Information provided:
══════════

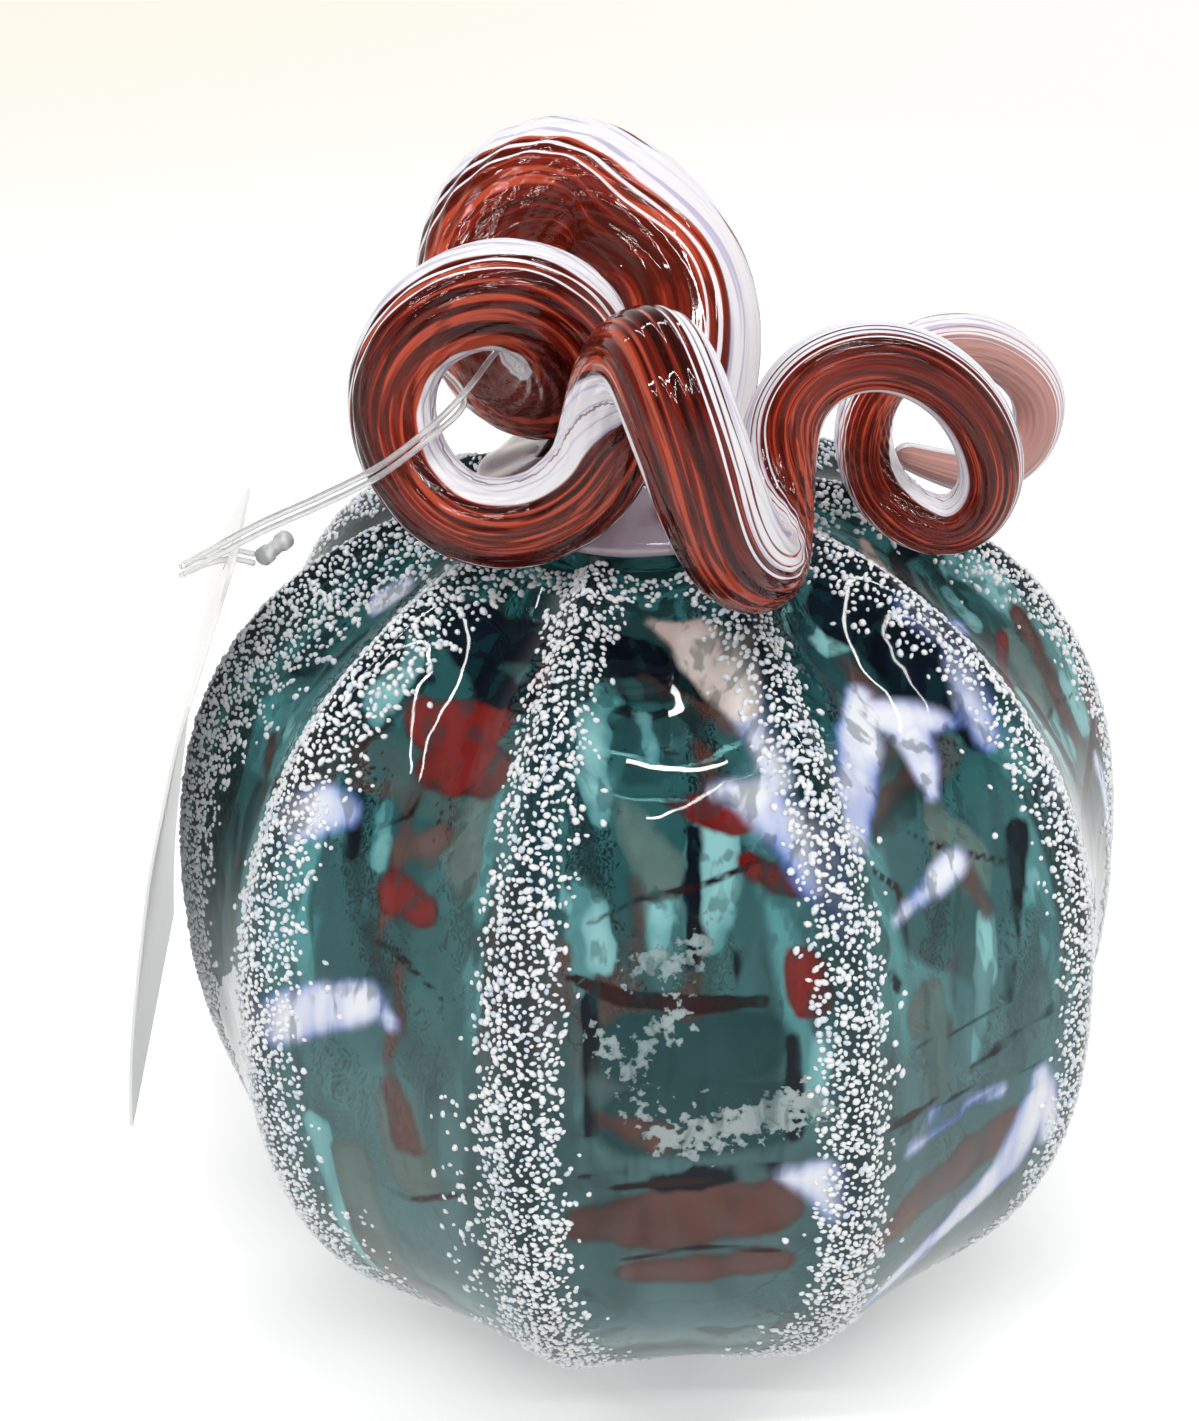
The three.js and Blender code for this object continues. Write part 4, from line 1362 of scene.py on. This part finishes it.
@dataclass
class CurledStem:
    """The pulled and curled stem, from its collar to its drawn out tip."""

    seat: float
    flutes: int = 22
    flute_depth: float = 0.034
    flute_twist: float = 1.5
    sides: int = 120
    steps: int = 640
    span_parts: int = 40
    blur: int = 9
    line_blur: int = 31
    tip_rings: int = 7
    root_length: float = 16 * MM
    route: tuple[tuple[float, float, float, float], ...] = (
        (0, 0, 4, 40), (1.3, 2.4, 6.6, 29.5), (3, 5.8, 9.8, 23.4), (4.7, 10, 14, 22),
        (5.4, 14.5, 18.6, 21.8), (4.2, 19, 23.2, 21.6), (0.8, 22.8, 27.6, 21.4),
        (-3.4, 25, 31.2, 21), (-9.5, 25.5, 33.8, 20.5), (-16, 22.5, 32.4, 19.6),
        (-20, 17.5, 26.5, 18.2), (-19, 10, 19, 16.6), (-13, 2.5, 16.4, 15.4), (-8, -3.5, 21, 15),
        (-9, -8, 28.6, 14.6), (-15.5, -10, 32.8, 13.6), (-23, -12, 31.8, 12.2),
        (-28, -14, 27.8, 11), (-30, -16, 21, 10.6), (-28, -19, 14.6, 10.6),
        (-23.5, -22, 10.2, 10.6), (-17, -24, 8.8, 11), (-10, -24, 10.8, 11.4), (-5, -24, 16, 11.8),
        (-3, -24.5, 23, 12.2), (-1, -28.5, 29.8, 12.4), (2, -36, 33.8, 12.4),
        (4.2, -42, 30.4, 12.4), (7, -43.5, 22.4, 12.4), (10, -41, 13.6, 12.2),
        (13.4, -34, 7.6, 11.6), (15, -26, 8.8, 10.6), (16, -21, 14, 9.8), (17.2, -18, 19.4, 9.2),
        (20.6, -17, 24.2, 8.8), (26.2, -17, 26.5, 8.6), (32.6, -17, 25.4, 8.4),
        (38.6, -17, 20.8, 8.2), (42, -17, 14.4, 8), (42.4, -16, 7.4, 7.8), (38.4, -14.5, 2.4, 7.6),
        (32.4, -13, 3.8, 7.6), (28.7, -6, 7, 7.5), (29, 2, 11.8, 7.4), (34, 8, 16, 7.4),
        (41.5, 12, 16.8, 7.4), (49.2, 15, 13, 7.4), (53.8, 16, 6.6, 7.2), (52.4, 15, -0.2, 6.6),
        (46.6, 12, -2.6, 5.8), (39.4, 8.4, 0.6, 4.8), (35, 6.4, 3, 3.6),
    )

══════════

Exercise brief:
Only the lines from the beginning of the material above through the line with "pulled and curled" are wanted; extract them exactly.

Output of the exercise:
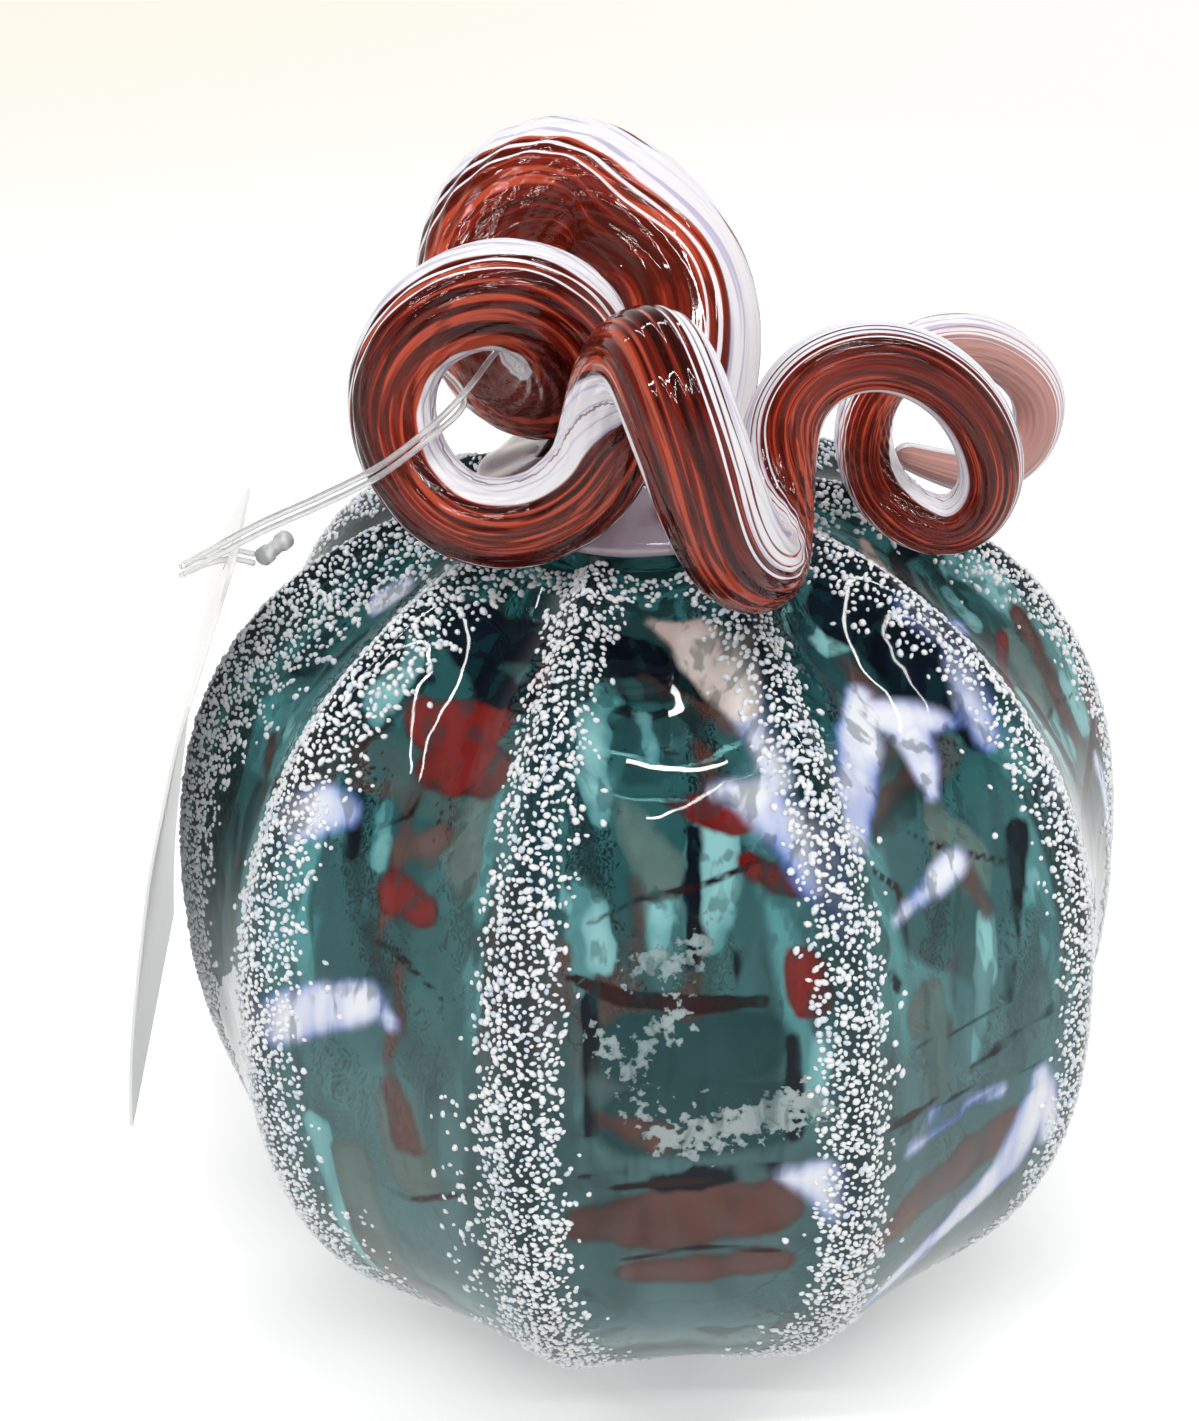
The three.js and Blender code for this object continues. Write part 4, from line 1362 of scene.py on. This part finishes it.
@dataclass
class CurledStem:
    """The pulled and curled stem, from its collar to its drawn out tip."""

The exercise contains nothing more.